The U.S. pandemic plan links government action to phases of viral activity. While the U.N. system has six threat levels, the Bush administration-designed approach grew out of the Hurricane Katrina experience, and, like our storm forecast system, has five categories. Each category reflects a different level of severity of the organism, based on an estimation of the percentage of people who die as a result of infection — a case fatality ratio. A Category 1 is theoretically declared for a pandemic organism with a case fatality ratio of less than 0.1 percent: Category 5, requiring urgent government action, is declared if more than 2 percent of those infected are killed by the virus.
This has proven ludicrous. In the case of bird flu, fatality rates are in the 63 percent ballpark — far above Category 5 levels. But the wimpy swine flu H1N1 doesn’t even appear to merit a Category 1 designation. The U.S. category system has no metric to discriminate human-to-human transmission rates.
This is not trivial.
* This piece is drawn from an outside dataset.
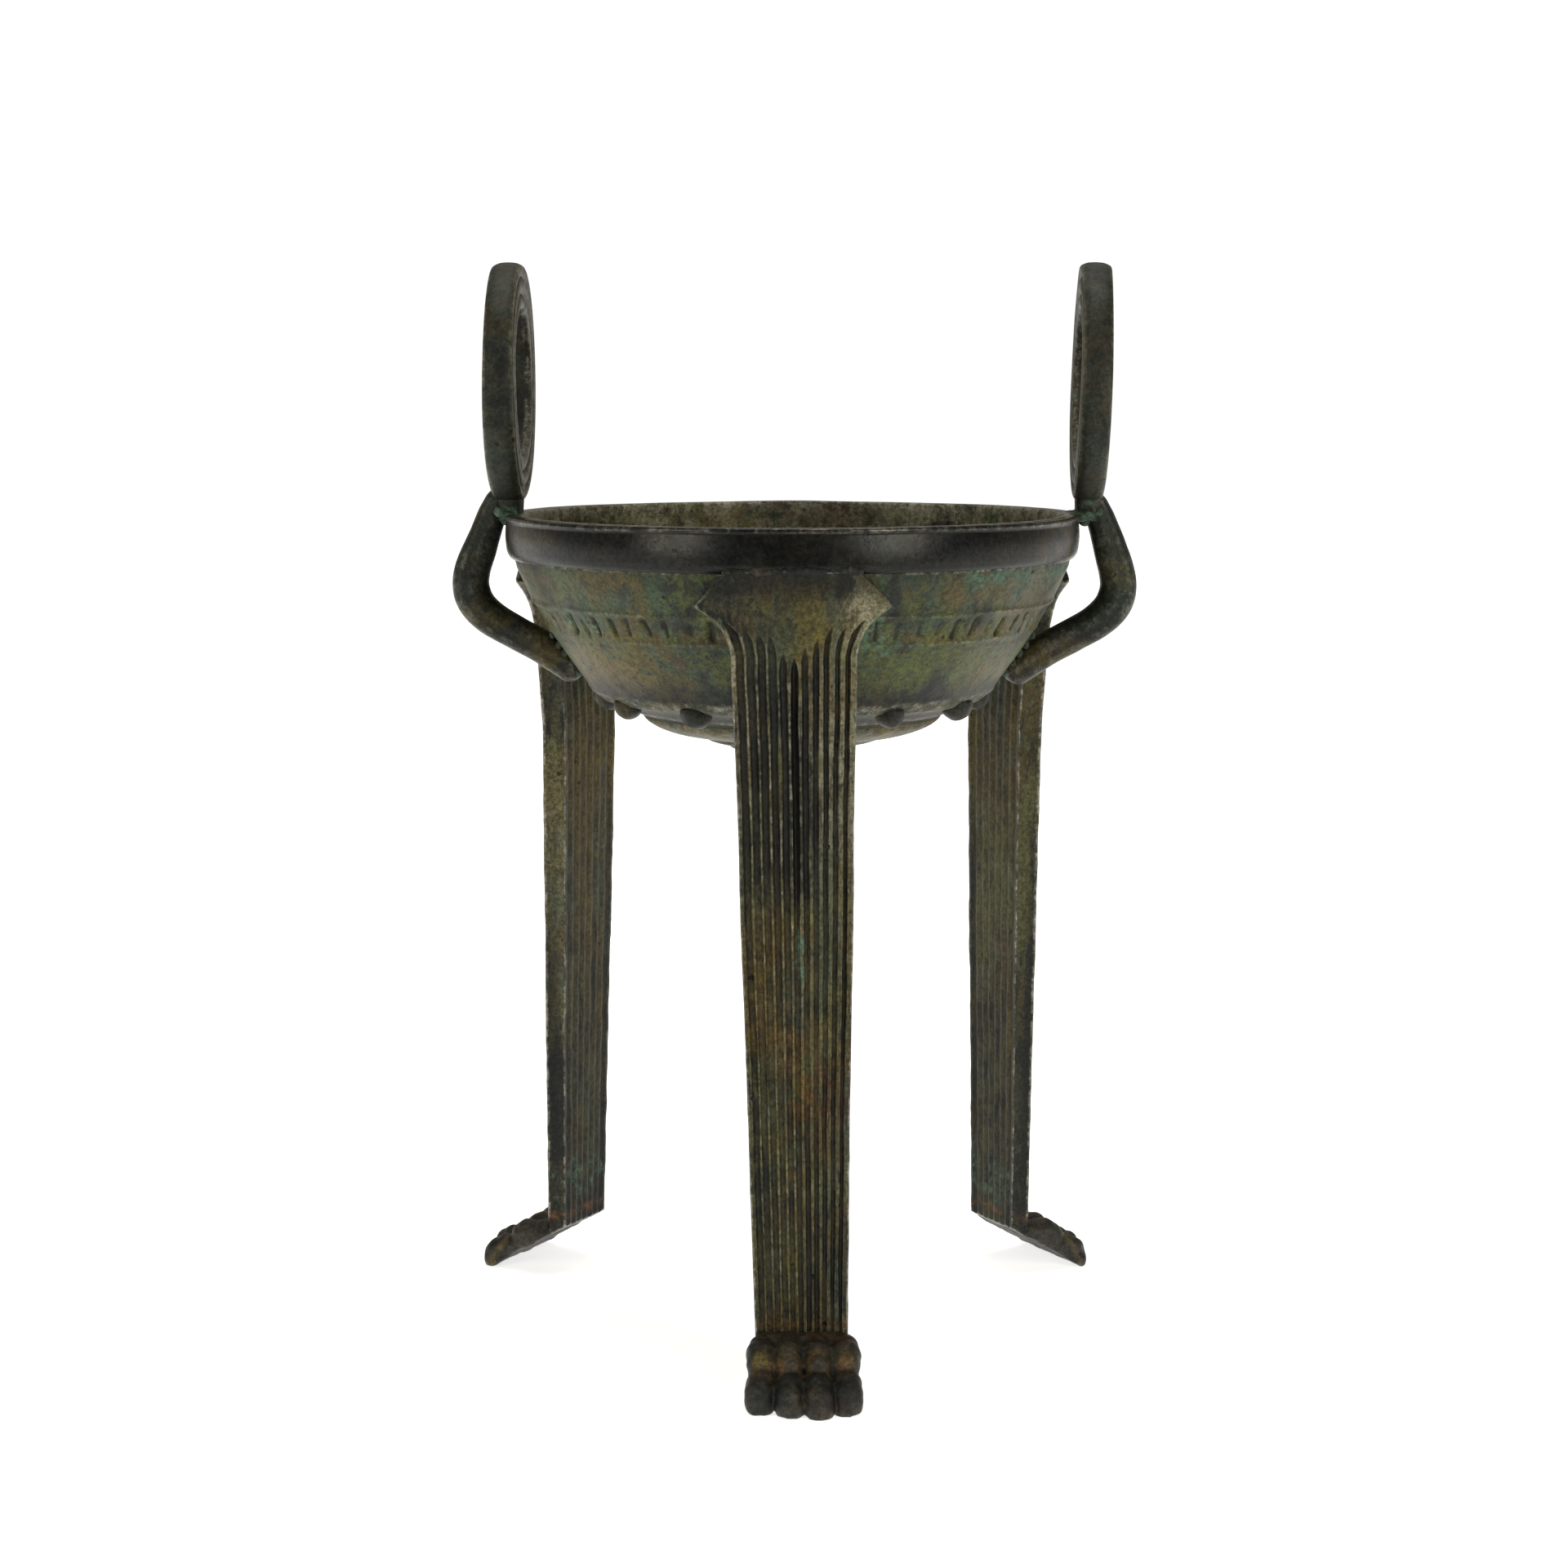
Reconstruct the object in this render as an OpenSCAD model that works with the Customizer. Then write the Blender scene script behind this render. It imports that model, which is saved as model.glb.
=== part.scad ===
// Tripod fire bowl: a round cast bowl on three fluted legs with paw feet. Two moulded
// rings stand upright on the rim, and a bent strut braces each ring from below.
// Millimetres, +Z up. The origin is on the ground under the bowl's axis. The front leg
// points to -Y, and the rings stand at -X and +X.

/* [Bowl] */
// Height of the rim above the ground
rim_height = 153.5; // [150:0.5:160]
// Outer radius of the rim band
rim_radius = 53.8; // [53.4:0.1:54.4]
// Height of the rim band
band_height = 7.9; // [7:0.1:8.5]
// Thickness of the rim band, outside the bowl's wall
band_thick = 1.6; // [1.2:0.1:2]
// Thickness of the bowl's wall
wall_thick = 2; // [1.6:0.1:2.2]
// Radius of the bowl where its wall turns under
turn_radius = 37.2; // [36.8:0.1:38]
// Depth of that turn below the rim
turn_depth = 33.4; // [33:0.1:34]
// How late the wall curves in: 1 is a straight cone
wall_curve = 1.3; // [1.1:0.05:1.5]
// Radius of the round dome under the bowl
dome_radius = 28.4; // [27:0.1:29]
// Depth of the dome's edge below the rim
dome_depth = 37.2; // [37:0.1:37.6]
// Depth of the dome's lowest ring below the rim
dome_bottom = 41.8; // [41.5:0.1:42.5]
// Radius of the small disc under the dome
disc_radius = 16.6; // [14:0.1:18]
// Thickness of that disc
disc_thick = 2.3; // [1.5:0.1:3]

/* [Belt and studs] */
// Depth of the belt's top line below the rim
belt_top = 16; // [14:0.1:16.5]
// Depth of the belt's bottom line below the rim
belt_bottom = 21.2; // [20.5:0.1:22]
// How far the belt's two lines stand out
line_height = 0.35; // [0.2:0.05:0.5]
// Number of grooves round the belt
groove_count = 72; // [48:4:80]
// Width of one groove
groove_wide = 0.9; // [0.6:0.1:1.2]
// Length of one groove, down the wall
groove_long = 3.2; // [2.5:0.1:3.4]
// Depth of one groove
groove_deep = 0.6; // [0.3:0.1:0.8]
// Number of studs round the turn of the wall
stud_count = 12; // [6:1:16]
// Radius of one domed stud
stud_radius = 2.7; // [2:0.1:3]

/* [Legs] */
// Distance from the axis to the leg's outer face, along the straight part
leg_out = 51; // [50.6:0.1:51.2]
// Distance from the axis to the outer face at the top of the leg
head_out = 53.3; // [53:0.1:53.5]
// Height where the outer face starts to lean outwards
lean_from = 112; // [105:1:118]
// Width of the outer face at the foot
leg_wide_low = 17.4; // [16.5:0.1:18]
// Width of the outer face at the top of the straight part
leg_wide_top = 22.4; // [21:0.1:23]
// Thickness of the leg at the foot
leg_thick_low = 3.4; // [3:0.1:4]
// Thickness of the leg at the top of the straight part
leg_thick_top = 5.2; // [4.6:0.1:5.6]
// How much narrower the inner face is than the outer one, at the foot
inset_low = 3; // [2:0.1:4]
// How much narrower the inner face is, at the top of the straight part
inset_top = 5.8; // [4:0.1:6.5]
// Width of the leg's head across its shoulders
head_wide = 34.4; // [32:0.2:35]
// Number of flutes across the outer face
flute_count = 11; // [7:2:13]
// Radius of the round cutter that makes a flute
flute_radius = 0.95; // [0.9:0.05:1]
// Depth of a flute
flute_deep = 0.35; // [0.25:0.05:0.4]
// Number of shallow flutes across the inner face
back_flutes = 6; // [3:1:7]

/* [Paws] */
// Height of the joint between leg and paw
paw_top = 11; // [10.6:0.1:12]
// Slope of the raised sole, in degrees
sole_slope = 31.5; // [30:0.5:33]
// Distance from the axis to the line where the sole meets the ground
sole_out = 63.3; // [63:0.1:63.6]
// Distance from the axis to the tips of the two middle toes
toe_out = 67.5; // [67:0.1:68.5]
// How far the two outer toes stand back from the middle ones
toe_back = 2.5; // [2:0.1:2.8]
// Spacing of the toes
toe_pitch = 4.9; // [4.7:0.05:5.2]
// Radius of a toe's tip
toe_radius = 2.9; // [2.7:0.05:3]
// Radius of a knuckle
knuckle_radius = 3.3; // [3:0.05:3.5]

/* [Rings] */
// Distance from the bowl's axis to the middle of a ring
ring_out = 54.2; // [53.8:0.1:54.6]
// Height of a ring's centre above the rim
ring_up = 24.4; // [24.2:0.1:24.8]
// Outer radius of a ring
ring_radius = 22.1; // [21.8:0.1:22.1]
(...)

Federal guidance for such actions as mobilization of vaccines is based on these designations. And categories are based on death rates — numbers we still don’t have in validated form. Why does this matter? On a global scale these influenza phases and categories befuddle everything from vaccine manufacturing to negotiations on access to medicines.
We need rapid diagnostic tests to determine who has been infected. Much of our delay in understanding what category or phase to assign to swine flu has stemmed from the near impossibility of determining just how many Mexicans were infected with the H1N1 virus, a figure that now appears to have been far larger than initially guessed. Even in New York City, officials lack a toolkit that could easily discriminate genuine H1N1 infections from hay fever. We don’t know what our denominator is, so we cannot make a case fatality or morbidity ratio. (One death out of 100 New Yorkers infected would be horrific; 1 out of 100,000 would be a personal tragedy but hardly a public calamity.)
In the absence of such tools of precision, the wise course would be to merge the phase and category systems, putting the World Health Organization and national governments in harmony. For example, in the case of the H1N1 swine flu, WHO should declare that the world is now facing a Phase 6 pandemic influenza spread, caused by a Category 1 organism of low severity. An appropriate designation for the H5N1 avian flu: Phase pre-1, Category 5.
Governments should only set up action and threat assessment systems that are flexible, and useful. The Bush administration learned this in the years following 9/11, as the nation grew weary of color-alert systems for terrorist threat assessments. Nobody is well-served by repeating such mistakes in pandemic planning.